The fact that Donald Trump has no principles does not mean that the political hacks running the Republican Party, such as Paul Ryan, have any principles, either. The difference is that people like Paul Ryan claim to uphold a set of principles while running for office, and then proceed to violate every single one of them once in office.

Which is worse? Someone like Paul Ryan, who articulates principles, and then violates them, pretending that he never did? Or Donald Trump, who doesn’t claim to have any principles, and who takes wildly opposite stands throughout the day and the week? I will leave it to people who like to fight over such things to debate which is worse. The end result is the same.

Principles are practical. They are the means by which we put ideas into action. No, not all principles are rational, or humane. Collectivism and socialism are not rational and humane. Individualism, liberty and private property are. The problem is that we have plenty of office-seekers ready to uphold collectivism and socialism, or make compromises with them (i.e., let them win). We don’t have a single office-seeker, at present, willing to uphold individualism and liberty.

Yes, Paul Ryan should go.
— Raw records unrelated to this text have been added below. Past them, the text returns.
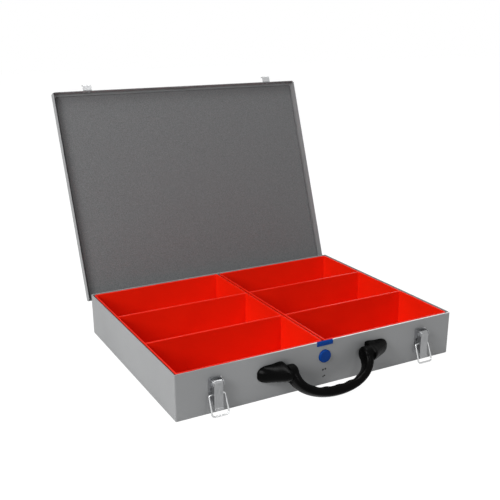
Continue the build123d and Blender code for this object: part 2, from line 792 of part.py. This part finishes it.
with BuildPart() as handle_grip:
    for k in range(grip_steps + 1):
        outer = outline_point(k, grip_outer_half, grip_outer_drop, grip_outer_curve)
        inner = outline_point(k, grip_inner_half, grip_inner_drop, grip_inner_curve)
        outwards = Vector(outer[0] - inner[0], 0, 0) + grip_down * (outer[1] - inner[1])
        height = outwards.length
        share = (outer[1] / grip_outer_drop) ** grip_narrowing
        width = grip_end_width + (grip_middle_width - grip_end_width) * share
        across, down = (outer[0] + inner[0]) / 2, (outer[1] + inner[1]) / 2
        place = grip_centre + Vector(across, 0, 0) + grip_down * down
        with BuildSketch(Plane(origin=place, x_dir=grip_front, z_dir=outwards.cross(grip_front))):
            RectangleRounded(width, height, min(width, height) * grip_edge)
    loft()
    for side in (-1, 1):
        hub_middle = grip_centre + Vector(side * grip_half, 0, 0)
        hub_end = grip_centre + Vector(side * (grip_half + hub_length / 2), 0, 0)
        with BuildSketch(Plane(origin=hub_middle, x_dir=grip_front, z_dir=(1, 0, 0))):
            Circle(hub_radius)
        extrude(amount=hub_length / 2, both=True)
        with BuildSketch(Plane(origin=hub_end, z_dir=(side, 0, 0))):
            Circle(grip_pin_radius + pin_play)
        extrude(amount=-grip_pin_in_grip - pin_play, mode=Mode.SUBTRACT)
finish(handle_grip, "handle_grip")

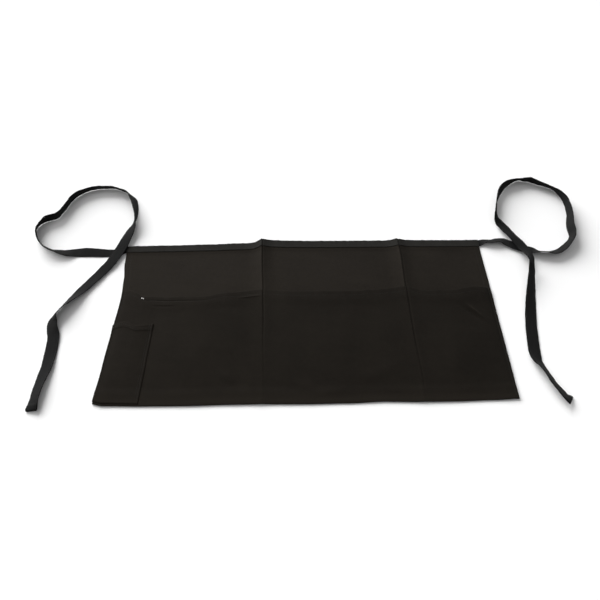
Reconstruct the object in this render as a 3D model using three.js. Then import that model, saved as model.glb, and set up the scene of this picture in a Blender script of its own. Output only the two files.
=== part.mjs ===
// Short waist apron lying flat on its back, with a full-width pocket,
// a pencil pocket and two loose tape ties.
// Millimetres, +Z up, +X to the right as the apron is looked at from its hem,
// +Y from the bottom hem to the waistband.
import * as THREE from "three";

// Driving sizes
const apronWidth = 610;
const apronHeight = 305;
const pocketDepth = 200;
const pencilWidth = 64;
const pencilHeight = 145;
const bandDepth = 15;
const tieWidth = 19;
const clothWall = 1.0;
const tapeWall = 1.0;
const tieWall = 2.0;
const seamGap = 0.3;
const sideHem = 12;
const mouthHem = 14;
const bottomTurn = 10;
const endHem = 9;
const pencilSeam = 4;
const foldSpacing = 235;
const foldRise = 5.5;
const foldReach = 24;
const mouthGape = 6.6;
const pencilGape = 6.2;

// Finer make-up of the same cloth
const hemStep = 2;
const rampLength = 8;
const mouthPlump = 0.4;
const foldPeak = 1.3;
const foldHold = 0.3;
const pencilPress = 0.75;
const endThicken = 1.5;
const neckSpans = 4;

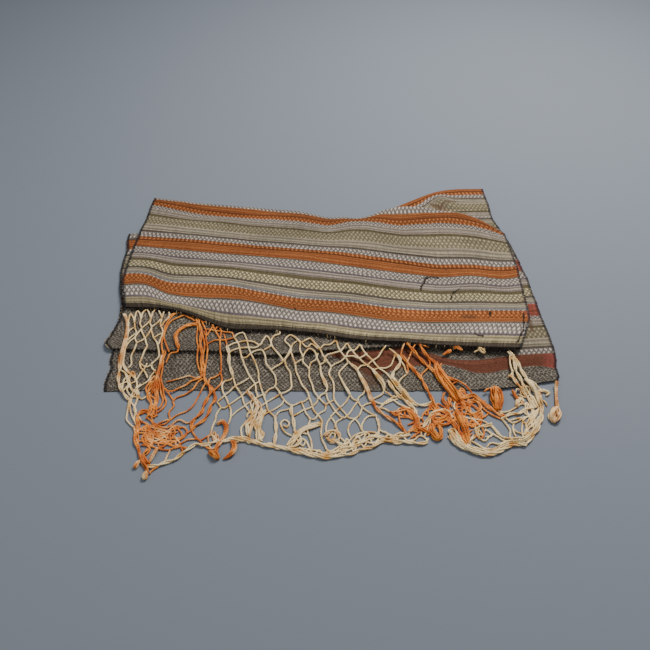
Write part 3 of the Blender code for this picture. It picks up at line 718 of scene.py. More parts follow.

But more importantly, a new second party will have to emerge, a party which upholds private property, the right to keep one’s earnings, the right to protect and defend oneself, and the right to be sovereign over one’s individual self and mind.

Paul Ryan is just another hack trading on the auction block of what was once the U.S. Constitution, a truly noble and powerful document grounded in a set of noble and rational ideas.